[Start of Task material]
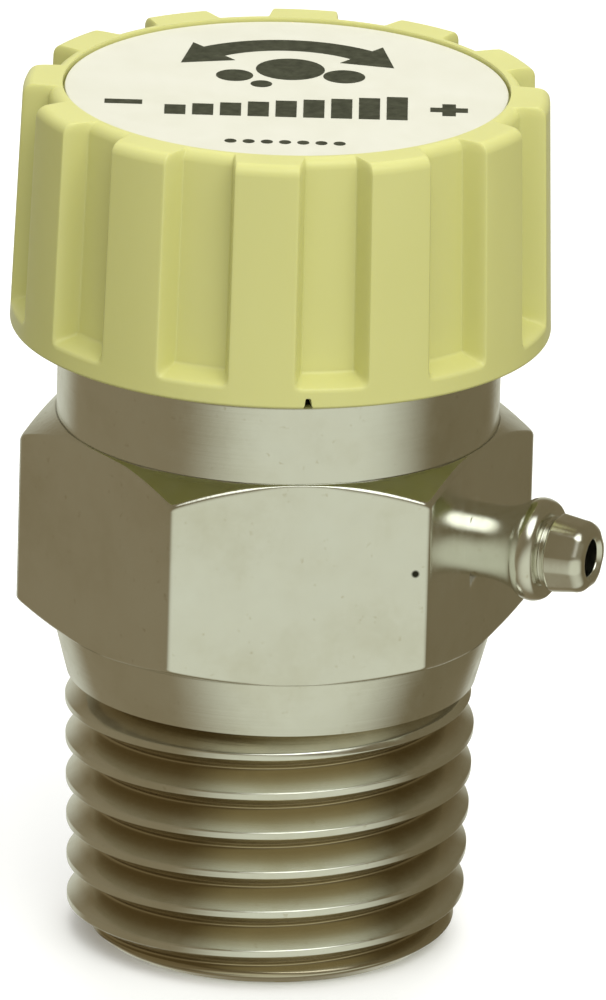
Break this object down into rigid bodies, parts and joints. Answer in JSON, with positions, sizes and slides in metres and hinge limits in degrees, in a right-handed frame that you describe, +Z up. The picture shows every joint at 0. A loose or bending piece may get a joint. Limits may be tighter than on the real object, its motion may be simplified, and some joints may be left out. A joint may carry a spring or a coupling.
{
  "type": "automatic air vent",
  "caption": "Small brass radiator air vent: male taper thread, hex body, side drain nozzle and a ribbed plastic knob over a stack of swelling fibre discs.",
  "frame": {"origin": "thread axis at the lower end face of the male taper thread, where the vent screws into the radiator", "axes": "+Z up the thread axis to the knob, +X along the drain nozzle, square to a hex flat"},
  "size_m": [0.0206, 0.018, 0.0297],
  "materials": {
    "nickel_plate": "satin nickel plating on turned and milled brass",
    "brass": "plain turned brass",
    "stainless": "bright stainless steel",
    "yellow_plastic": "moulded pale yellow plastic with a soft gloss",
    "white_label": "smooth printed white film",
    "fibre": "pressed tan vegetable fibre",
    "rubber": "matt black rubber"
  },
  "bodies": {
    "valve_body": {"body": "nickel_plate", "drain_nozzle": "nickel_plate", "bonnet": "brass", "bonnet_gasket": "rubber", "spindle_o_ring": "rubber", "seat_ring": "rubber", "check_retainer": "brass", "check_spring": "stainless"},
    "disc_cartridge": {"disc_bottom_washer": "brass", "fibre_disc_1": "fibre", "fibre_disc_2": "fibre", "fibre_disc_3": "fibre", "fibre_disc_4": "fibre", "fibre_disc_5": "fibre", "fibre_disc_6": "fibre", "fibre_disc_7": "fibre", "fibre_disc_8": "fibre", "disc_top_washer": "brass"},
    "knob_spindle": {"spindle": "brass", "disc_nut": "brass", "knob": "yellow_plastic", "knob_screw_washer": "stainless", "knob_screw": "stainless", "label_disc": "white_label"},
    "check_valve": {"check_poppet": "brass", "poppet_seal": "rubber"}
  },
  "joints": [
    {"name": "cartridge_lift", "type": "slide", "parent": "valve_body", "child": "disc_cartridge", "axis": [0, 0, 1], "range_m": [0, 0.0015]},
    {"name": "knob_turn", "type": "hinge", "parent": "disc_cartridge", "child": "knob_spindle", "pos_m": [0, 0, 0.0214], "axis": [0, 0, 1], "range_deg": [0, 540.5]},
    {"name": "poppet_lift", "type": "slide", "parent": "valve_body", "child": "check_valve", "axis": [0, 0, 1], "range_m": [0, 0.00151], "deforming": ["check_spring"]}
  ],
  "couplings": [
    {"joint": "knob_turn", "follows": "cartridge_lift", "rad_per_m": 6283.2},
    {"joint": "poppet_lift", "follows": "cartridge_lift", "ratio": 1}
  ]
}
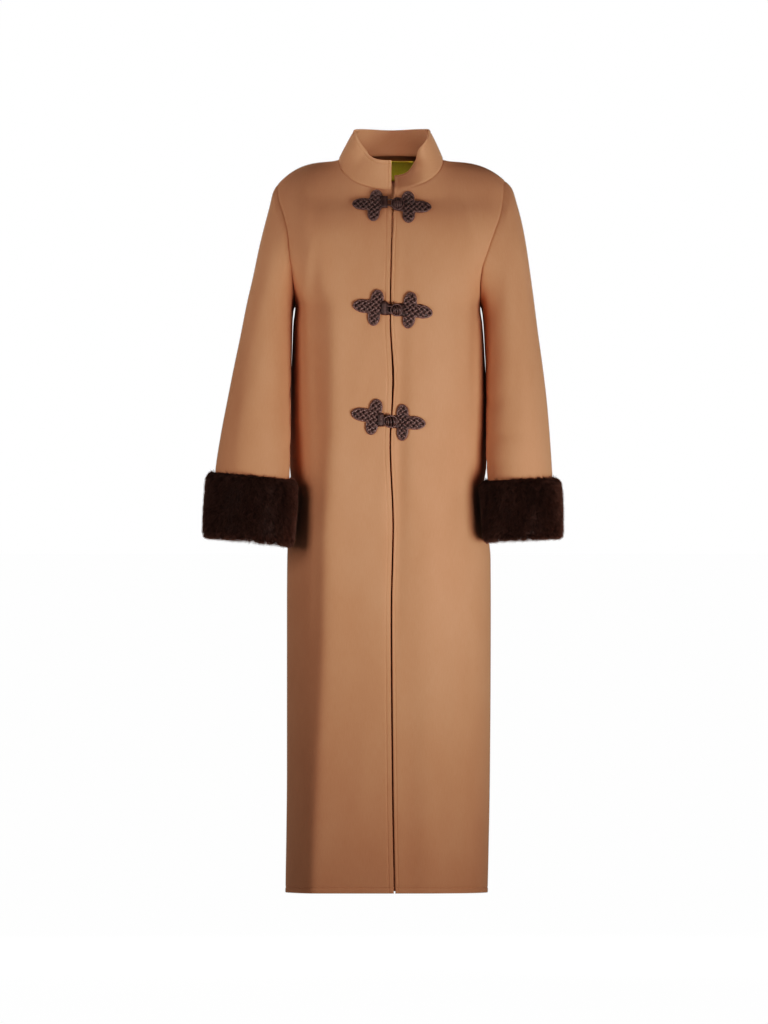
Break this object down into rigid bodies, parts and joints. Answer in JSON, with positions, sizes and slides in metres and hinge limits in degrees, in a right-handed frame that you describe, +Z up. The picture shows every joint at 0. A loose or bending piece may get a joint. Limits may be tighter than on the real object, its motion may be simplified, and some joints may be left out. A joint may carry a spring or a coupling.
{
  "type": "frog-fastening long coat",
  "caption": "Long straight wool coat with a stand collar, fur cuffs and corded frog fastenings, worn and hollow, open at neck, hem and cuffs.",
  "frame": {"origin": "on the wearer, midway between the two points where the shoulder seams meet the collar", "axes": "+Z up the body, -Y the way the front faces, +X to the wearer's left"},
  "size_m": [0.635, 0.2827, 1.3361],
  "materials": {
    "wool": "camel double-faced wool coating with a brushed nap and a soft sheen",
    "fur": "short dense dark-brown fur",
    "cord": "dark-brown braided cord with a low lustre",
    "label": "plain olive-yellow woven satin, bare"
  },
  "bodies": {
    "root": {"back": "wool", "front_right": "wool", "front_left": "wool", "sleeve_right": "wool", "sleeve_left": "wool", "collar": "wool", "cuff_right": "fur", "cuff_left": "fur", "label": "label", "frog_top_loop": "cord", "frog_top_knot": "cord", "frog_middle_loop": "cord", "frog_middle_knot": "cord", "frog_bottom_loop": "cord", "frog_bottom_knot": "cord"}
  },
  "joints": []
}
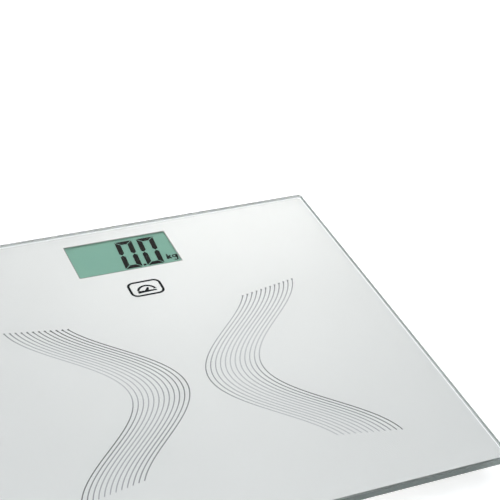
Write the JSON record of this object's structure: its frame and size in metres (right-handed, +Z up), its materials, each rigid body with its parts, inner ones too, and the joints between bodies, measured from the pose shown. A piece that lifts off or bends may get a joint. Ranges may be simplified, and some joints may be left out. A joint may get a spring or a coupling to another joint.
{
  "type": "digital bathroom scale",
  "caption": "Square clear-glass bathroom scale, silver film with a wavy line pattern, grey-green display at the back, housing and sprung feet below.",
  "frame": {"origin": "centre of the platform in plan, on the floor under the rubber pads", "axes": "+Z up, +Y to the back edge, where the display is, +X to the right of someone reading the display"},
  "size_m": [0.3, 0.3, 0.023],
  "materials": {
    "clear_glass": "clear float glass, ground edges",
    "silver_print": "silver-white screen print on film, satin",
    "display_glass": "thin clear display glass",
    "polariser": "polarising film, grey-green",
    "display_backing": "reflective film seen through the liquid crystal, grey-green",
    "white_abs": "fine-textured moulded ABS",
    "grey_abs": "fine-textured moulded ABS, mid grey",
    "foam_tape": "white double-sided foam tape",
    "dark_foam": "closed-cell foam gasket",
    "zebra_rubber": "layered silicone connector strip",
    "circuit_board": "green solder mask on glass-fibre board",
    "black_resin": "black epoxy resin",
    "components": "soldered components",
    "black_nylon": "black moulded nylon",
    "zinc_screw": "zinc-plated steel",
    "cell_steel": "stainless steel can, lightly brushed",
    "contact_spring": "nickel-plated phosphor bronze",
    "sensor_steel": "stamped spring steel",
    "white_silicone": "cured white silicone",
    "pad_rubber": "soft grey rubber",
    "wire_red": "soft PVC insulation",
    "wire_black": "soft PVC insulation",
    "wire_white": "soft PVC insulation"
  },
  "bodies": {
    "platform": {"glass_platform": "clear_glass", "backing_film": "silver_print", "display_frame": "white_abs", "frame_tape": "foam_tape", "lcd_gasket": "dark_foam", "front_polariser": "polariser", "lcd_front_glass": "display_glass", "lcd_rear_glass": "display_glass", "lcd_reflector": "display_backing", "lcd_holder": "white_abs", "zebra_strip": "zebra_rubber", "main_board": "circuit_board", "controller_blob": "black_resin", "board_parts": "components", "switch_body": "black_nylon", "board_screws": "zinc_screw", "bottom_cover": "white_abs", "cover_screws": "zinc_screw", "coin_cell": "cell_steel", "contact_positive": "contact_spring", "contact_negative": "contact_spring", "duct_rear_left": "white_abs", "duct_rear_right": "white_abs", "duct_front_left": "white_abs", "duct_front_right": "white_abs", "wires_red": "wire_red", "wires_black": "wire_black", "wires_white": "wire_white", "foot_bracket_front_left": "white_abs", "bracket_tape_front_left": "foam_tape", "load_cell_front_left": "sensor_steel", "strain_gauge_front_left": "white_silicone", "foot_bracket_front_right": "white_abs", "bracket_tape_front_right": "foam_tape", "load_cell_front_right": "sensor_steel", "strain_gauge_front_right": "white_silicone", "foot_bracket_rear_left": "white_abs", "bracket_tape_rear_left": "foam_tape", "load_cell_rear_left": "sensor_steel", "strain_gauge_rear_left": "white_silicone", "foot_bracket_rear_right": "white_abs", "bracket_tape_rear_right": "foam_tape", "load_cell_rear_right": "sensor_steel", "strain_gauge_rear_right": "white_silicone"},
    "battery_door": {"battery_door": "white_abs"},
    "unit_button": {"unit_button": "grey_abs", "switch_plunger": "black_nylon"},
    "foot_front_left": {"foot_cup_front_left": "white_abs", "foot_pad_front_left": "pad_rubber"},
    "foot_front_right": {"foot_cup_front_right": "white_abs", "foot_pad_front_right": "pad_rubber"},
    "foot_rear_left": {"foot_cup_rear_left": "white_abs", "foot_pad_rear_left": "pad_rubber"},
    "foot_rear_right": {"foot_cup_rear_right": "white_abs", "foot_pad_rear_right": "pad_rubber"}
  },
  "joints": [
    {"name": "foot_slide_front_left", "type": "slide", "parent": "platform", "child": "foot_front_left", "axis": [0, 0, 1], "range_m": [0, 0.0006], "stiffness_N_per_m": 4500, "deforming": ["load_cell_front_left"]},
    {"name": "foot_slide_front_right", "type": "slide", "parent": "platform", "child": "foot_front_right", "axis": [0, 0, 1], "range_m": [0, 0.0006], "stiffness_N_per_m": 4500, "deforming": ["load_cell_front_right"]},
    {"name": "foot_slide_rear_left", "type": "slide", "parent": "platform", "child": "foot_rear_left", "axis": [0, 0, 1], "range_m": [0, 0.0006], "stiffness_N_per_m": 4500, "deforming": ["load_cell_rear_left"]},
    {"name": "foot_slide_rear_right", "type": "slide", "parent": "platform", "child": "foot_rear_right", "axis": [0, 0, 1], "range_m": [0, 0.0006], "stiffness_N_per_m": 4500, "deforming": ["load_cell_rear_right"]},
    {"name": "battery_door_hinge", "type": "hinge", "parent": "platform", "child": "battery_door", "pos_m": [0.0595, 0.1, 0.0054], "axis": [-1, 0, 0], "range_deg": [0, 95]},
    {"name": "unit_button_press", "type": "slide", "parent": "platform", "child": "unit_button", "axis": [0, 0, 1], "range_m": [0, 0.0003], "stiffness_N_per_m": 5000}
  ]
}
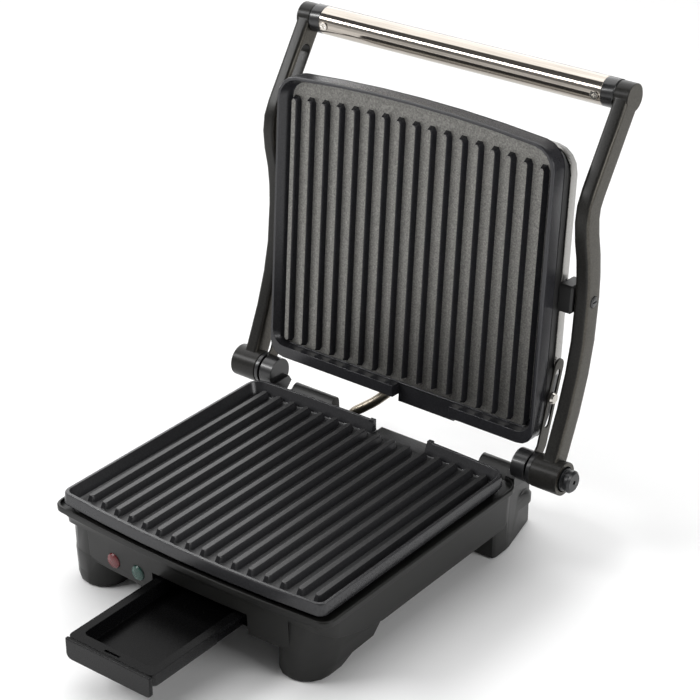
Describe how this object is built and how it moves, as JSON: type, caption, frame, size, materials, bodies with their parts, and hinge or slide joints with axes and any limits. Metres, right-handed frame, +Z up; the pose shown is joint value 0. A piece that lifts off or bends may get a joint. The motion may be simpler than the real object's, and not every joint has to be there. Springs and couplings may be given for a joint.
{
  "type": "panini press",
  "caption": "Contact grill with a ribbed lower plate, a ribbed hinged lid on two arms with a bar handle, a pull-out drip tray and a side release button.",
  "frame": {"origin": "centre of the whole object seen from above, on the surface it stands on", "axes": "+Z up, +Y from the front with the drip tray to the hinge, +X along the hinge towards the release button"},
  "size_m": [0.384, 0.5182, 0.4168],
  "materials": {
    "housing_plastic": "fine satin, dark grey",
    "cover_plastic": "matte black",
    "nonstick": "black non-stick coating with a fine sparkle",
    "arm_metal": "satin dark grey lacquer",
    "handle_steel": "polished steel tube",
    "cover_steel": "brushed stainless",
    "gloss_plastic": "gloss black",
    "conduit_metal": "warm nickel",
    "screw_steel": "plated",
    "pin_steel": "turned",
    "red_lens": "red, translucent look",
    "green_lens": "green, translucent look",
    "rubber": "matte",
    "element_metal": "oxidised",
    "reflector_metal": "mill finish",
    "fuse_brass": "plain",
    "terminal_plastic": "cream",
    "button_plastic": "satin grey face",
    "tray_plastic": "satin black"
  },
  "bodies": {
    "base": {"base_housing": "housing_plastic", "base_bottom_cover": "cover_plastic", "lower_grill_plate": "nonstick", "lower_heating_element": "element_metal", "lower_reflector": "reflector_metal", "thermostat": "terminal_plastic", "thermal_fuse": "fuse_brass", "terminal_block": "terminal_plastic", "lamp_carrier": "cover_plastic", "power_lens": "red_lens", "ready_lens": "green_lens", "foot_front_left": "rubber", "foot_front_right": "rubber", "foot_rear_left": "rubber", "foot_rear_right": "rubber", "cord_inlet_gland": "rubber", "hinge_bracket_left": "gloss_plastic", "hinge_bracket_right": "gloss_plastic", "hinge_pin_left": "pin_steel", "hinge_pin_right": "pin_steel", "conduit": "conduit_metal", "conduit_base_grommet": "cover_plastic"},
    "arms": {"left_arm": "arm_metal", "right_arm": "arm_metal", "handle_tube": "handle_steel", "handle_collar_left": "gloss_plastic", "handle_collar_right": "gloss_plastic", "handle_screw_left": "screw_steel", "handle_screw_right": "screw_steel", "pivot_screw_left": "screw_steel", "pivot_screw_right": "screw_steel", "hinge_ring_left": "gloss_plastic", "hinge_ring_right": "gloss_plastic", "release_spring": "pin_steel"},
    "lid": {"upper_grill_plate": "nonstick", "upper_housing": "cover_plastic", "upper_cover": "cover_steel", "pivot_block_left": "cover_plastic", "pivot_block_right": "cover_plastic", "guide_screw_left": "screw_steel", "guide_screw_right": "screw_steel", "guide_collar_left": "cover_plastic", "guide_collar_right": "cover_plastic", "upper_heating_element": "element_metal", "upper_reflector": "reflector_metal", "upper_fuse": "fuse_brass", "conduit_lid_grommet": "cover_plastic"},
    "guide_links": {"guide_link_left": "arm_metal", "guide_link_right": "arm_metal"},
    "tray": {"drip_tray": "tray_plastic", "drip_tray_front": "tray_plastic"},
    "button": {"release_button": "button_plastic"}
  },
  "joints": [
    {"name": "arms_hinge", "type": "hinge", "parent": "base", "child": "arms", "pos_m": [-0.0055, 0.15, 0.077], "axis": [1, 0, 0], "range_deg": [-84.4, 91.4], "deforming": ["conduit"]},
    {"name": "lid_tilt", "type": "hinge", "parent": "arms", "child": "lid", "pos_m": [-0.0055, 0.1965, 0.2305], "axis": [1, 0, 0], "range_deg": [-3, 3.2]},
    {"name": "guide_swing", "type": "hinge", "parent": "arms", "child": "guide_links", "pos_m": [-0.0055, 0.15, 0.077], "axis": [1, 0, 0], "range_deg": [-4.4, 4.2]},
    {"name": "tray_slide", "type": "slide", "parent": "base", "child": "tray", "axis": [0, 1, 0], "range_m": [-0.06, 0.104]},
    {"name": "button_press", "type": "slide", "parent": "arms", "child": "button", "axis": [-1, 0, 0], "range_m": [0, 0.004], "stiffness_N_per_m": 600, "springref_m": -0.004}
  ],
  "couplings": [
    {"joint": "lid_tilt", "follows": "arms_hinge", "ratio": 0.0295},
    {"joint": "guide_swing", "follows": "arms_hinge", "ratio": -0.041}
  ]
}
[End of Task material]
Written exercise:
Among the entries above, how many lines hold the word "shown"? Reply with only that number.

In response:
2